Fortin: It happened during the preparation process for making a working die. A working die is heated so that an image can be transferred from the working hub die to the working die. So the working die steel must be soft enough for the transfer, which is followed by some type of quenching to harden the steel. (Please remember that I am a semiconductor engineer and not a metallurgist.)

If the mint workers made a mistake and didn’t follow procedure, then the working die may not have been properly treated or quenched. So when an improperly prepared die is used to strike a coin, the result is early cracking of the die steel. Another possibility is that there was no quality control to screen out coinage that exhibited large cracks. They just went right into circulation.

So the dimes that we see today with major die cracks or evidence of shattered dies are a function of the preparation of the die steel, how long the mint workers used a die until its terminal state, and whether there was any quality control to screen the outgoing material.

 1853 With Arrows, Reverse Die Cud at 1:00

1853 With Arrows, Reverse Die Cud at 1:00

The cracking of dies is one of the larger issues, both in die preparation and during the coinage process itself. When utilizing the dies in the minting process, there are a few issues or mistakes that can happen. One, of course, is that the dies wear out and nobody catches it and the dies become cracked. And when I say cracked, sometimes the dies are so badly cracked that a piece of metal on the side of the die is completely broken off.

This is why collectors will sometimes find coins with just a blob of unprinted metal (known as a cud) in that area where the pieces of die broke off. It’s like a tooth. A part of your tooth breaks. You can’t chew anymore in that area, but if you put food in your mouth, where is it going to go? It’s going to go down along the tooth and not be supported in the spot where the tooth used to be. It’s the same thing with metal. The planchet metal will flow into the hole where that piece of the die was. The most spectacular examples of that anomaly are called die cuds.

Another mistake is called clashing. Inside the coinage press, the front and back dies slam together, with the silver planchet in between. Let’s say the feeding mechanism doesn’t place the silver planchet in the collar and the dies come down and hit each other. Well, what happens is the impression from the front die transfers to the back die, and the impression from the back die is imprinted into the front die.

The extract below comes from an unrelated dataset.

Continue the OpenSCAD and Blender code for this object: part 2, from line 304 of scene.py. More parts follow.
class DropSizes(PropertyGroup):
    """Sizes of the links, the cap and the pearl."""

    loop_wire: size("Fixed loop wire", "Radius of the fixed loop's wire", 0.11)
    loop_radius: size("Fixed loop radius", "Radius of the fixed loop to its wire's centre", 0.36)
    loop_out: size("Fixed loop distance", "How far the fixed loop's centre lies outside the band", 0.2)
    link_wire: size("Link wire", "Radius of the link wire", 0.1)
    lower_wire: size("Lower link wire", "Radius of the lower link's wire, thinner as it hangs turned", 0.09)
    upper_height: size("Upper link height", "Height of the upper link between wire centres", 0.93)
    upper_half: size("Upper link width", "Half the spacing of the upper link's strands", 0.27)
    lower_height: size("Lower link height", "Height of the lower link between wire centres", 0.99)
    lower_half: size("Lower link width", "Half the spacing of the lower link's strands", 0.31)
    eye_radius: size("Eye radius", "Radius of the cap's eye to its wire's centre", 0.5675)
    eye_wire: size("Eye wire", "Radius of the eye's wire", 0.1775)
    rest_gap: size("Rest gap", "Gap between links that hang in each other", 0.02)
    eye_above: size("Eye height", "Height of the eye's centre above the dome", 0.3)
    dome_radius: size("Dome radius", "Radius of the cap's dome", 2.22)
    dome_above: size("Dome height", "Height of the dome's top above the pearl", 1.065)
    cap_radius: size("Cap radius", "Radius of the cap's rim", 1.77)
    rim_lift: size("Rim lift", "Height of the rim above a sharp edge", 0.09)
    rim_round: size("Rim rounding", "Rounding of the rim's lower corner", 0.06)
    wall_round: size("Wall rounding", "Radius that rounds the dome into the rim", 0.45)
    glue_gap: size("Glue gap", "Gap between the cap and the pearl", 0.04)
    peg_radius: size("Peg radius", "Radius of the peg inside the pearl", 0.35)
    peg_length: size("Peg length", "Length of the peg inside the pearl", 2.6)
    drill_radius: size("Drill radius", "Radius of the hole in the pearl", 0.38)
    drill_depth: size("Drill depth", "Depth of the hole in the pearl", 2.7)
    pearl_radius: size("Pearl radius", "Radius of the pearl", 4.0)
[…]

That anomaly is called die clashing. So now there’s been a cross transfer of images between the two dies, and then the next silver planchet feeds properly and is struck. The result is a coin with the front image, but you also get a halo of the back image behind the front image. This anomaly is quite common for Liberty Seated dimes.

Then there are working-die preparation mistakes. Imagine you have a working die and a date punch, and you must properly place that year’s date into the die. Sometimes mistakes were made in which the first date was punched in an improper location. It might be shifted too far left, too far right. So a second attempt is made to correct the date’s position. That’s what we call a repunched date, where there is evidence of two images for the date, with some of the doubled images being quite far apart. Sometimes the punch would bounce, creating two images that overlap each other.

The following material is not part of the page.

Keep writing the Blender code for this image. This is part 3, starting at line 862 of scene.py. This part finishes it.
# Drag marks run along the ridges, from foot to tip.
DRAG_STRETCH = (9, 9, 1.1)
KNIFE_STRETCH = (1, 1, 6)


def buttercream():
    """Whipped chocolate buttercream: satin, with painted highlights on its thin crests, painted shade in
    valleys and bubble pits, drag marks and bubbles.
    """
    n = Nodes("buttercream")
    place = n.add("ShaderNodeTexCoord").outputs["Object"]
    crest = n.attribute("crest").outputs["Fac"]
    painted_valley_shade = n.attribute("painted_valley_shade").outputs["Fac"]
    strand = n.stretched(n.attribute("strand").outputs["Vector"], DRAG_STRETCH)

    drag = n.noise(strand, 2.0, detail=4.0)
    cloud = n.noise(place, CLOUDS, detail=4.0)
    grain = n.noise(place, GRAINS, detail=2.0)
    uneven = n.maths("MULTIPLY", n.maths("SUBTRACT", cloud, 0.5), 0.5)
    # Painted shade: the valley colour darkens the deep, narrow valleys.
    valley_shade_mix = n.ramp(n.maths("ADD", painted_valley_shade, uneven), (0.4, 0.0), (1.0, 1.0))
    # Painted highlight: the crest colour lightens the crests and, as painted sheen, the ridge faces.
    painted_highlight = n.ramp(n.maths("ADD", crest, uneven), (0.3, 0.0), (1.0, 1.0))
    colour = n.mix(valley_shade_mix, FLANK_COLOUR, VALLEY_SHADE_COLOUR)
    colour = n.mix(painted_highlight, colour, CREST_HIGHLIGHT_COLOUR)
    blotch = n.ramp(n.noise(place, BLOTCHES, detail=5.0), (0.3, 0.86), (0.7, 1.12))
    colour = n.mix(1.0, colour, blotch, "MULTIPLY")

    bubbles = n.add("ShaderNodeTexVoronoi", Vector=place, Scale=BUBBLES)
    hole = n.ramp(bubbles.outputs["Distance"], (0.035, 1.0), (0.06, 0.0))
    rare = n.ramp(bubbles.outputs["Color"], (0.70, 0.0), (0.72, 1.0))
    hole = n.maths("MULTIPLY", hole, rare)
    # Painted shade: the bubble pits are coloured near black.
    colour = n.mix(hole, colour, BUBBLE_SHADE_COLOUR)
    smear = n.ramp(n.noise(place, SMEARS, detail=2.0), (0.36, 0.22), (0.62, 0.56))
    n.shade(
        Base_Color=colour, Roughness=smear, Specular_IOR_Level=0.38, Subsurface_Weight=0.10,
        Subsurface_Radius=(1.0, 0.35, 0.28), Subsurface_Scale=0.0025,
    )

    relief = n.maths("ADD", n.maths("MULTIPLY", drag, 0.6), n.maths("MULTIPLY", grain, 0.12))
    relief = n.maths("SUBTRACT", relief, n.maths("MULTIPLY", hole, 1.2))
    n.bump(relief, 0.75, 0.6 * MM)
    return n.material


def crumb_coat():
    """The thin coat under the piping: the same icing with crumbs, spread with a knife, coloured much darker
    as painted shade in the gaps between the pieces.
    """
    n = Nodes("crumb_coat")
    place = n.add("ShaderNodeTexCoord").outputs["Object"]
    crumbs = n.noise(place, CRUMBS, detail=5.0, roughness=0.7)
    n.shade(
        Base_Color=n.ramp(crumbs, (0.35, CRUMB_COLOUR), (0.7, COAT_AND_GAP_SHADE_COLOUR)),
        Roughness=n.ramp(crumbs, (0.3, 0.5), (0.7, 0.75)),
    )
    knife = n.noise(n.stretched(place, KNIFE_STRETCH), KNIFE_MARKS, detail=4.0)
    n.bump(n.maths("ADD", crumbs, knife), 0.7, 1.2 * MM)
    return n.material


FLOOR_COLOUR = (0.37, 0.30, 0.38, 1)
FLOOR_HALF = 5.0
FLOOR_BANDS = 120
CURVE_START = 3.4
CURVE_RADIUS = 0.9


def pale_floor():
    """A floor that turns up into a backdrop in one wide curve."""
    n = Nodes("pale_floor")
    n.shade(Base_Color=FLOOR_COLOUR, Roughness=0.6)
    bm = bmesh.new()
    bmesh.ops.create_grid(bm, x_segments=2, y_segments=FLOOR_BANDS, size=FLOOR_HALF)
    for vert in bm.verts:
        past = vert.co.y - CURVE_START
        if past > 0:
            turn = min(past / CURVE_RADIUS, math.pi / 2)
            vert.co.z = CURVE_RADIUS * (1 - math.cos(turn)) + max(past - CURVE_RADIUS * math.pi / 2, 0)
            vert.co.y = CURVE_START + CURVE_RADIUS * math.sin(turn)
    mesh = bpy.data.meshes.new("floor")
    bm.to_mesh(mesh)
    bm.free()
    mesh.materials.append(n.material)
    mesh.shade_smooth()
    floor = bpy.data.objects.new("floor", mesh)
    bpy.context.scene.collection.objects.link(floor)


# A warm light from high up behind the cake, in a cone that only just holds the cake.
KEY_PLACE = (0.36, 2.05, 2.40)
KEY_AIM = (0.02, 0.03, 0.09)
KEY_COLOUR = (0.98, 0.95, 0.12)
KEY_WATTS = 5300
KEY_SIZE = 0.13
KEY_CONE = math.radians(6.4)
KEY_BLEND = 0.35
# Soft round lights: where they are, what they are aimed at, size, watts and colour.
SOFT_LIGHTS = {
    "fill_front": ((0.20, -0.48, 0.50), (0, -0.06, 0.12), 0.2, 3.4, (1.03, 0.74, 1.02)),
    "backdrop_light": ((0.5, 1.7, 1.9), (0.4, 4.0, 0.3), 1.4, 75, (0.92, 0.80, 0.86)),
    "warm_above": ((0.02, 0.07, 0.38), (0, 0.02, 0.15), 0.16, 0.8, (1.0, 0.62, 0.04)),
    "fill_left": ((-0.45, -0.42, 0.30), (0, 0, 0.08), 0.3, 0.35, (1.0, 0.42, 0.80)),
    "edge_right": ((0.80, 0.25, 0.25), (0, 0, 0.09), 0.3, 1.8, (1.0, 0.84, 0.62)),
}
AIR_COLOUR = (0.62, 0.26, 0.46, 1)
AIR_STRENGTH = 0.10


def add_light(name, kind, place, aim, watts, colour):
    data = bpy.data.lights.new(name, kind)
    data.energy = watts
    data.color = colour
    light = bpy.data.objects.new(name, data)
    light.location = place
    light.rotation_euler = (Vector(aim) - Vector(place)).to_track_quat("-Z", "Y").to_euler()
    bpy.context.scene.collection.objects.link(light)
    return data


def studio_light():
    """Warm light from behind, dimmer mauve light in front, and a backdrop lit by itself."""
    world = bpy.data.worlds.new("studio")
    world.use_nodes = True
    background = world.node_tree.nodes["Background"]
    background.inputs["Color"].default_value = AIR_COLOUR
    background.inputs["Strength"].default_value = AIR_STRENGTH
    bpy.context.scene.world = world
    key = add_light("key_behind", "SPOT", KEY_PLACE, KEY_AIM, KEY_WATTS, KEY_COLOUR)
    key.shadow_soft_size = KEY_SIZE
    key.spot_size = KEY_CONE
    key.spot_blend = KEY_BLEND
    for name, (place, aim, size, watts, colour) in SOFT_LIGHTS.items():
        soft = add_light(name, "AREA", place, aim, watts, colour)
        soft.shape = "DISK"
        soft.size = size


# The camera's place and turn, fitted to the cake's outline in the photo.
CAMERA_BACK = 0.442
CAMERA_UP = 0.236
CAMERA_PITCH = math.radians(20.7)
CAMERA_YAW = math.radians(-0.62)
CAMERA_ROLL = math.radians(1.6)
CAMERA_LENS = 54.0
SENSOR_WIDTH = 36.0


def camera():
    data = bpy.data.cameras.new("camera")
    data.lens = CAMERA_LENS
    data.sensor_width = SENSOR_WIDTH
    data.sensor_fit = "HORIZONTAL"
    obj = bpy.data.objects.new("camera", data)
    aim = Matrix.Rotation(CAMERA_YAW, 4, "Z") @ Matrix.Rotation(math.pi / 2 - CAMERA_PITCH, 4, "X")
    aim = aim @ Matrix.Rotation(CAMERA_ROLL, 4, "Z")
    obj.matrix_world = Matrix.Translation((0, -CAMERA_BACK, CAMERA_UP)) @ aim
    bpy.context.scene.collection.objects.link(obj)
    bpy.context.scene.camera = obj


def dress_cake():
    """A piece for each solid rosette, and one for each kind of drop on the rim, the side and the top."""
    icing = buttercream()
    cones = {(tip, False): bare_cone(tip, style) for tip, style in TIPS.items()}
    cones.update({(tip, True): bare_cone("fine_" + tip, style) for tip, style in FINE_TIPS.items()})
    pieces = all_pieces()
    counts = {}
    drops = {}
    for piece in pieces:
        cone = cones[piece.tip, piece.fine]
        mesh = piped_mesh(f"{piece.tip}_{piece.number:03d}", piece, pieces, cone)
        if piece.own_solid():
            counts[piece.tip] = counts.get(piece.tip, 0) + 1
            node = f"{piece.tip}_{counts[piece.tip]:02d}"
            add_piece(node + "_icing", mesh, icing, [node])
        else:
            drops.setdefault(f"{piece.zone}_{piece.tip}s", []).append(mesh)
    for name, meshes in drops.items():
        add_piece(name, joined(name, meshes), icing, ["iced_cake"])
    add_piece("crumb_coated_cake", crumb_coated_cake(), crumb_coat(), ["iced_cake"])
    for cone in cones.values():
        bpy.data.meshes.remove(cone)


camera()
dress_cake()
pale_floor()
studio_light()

Collectors Weekly: What about shattered die varieties?

Fortin: Shattered die varieties, yes. As I mentioned, the 1839 pie shape is the most famous shattered die variety for Liberty Seated dimes. There is also an 1839 New Orleans variety that’s collectible. We call it the Cobweb Shattered Reverse. In this variety, the New Orleans mint utilized a die pair until the reverse die was badly shattered. No edge pieces of the die broke off, but there was a pronounced shattering of the die throughout the wreath and down into the bow.

The shattering reached a point where some of the metal is missing within the S of STATES and all that is left are blobs of unstruck metal. That’s also a shattered die. This 1839 New Orleans variety is readily available. Since New Orleans struck so many with the reverse die being shattered, it’s not rare, but it’s neat to own.

Collectors Weekly: Are new varieties still being discovered?

Fortin: Yes. It’s a bit more infrequent now because of the amount of extensive analysis that’s taken place. But in the common dates, there are still new varieties being discovered. Sometimes we’re surprised when we’ve missed a variety that someone has uncovered. Some of these newly discovered varieties have been visible for years, but our eyes are not trained to see them.

Once a new variety is announced, serious collectors must own an example. So collectors and dealers who specialize in that series go on a hunt to find these new varieties, and that hunt typically lasts for one or two years with a fair number of examples being found and placed in collections or appearing on dealer price lists. And then these new varieties tend to become scarce again.

So what I believe happens is that the initial ease of locating new varieties may be a function of examples that were already available in the general market but were unattributed. One obvious variety that followed this pattern is the 1872 Double Die Reverse that made the front page of “Coin World.”

Collectors Weekly: How does a new variety get added to the registry?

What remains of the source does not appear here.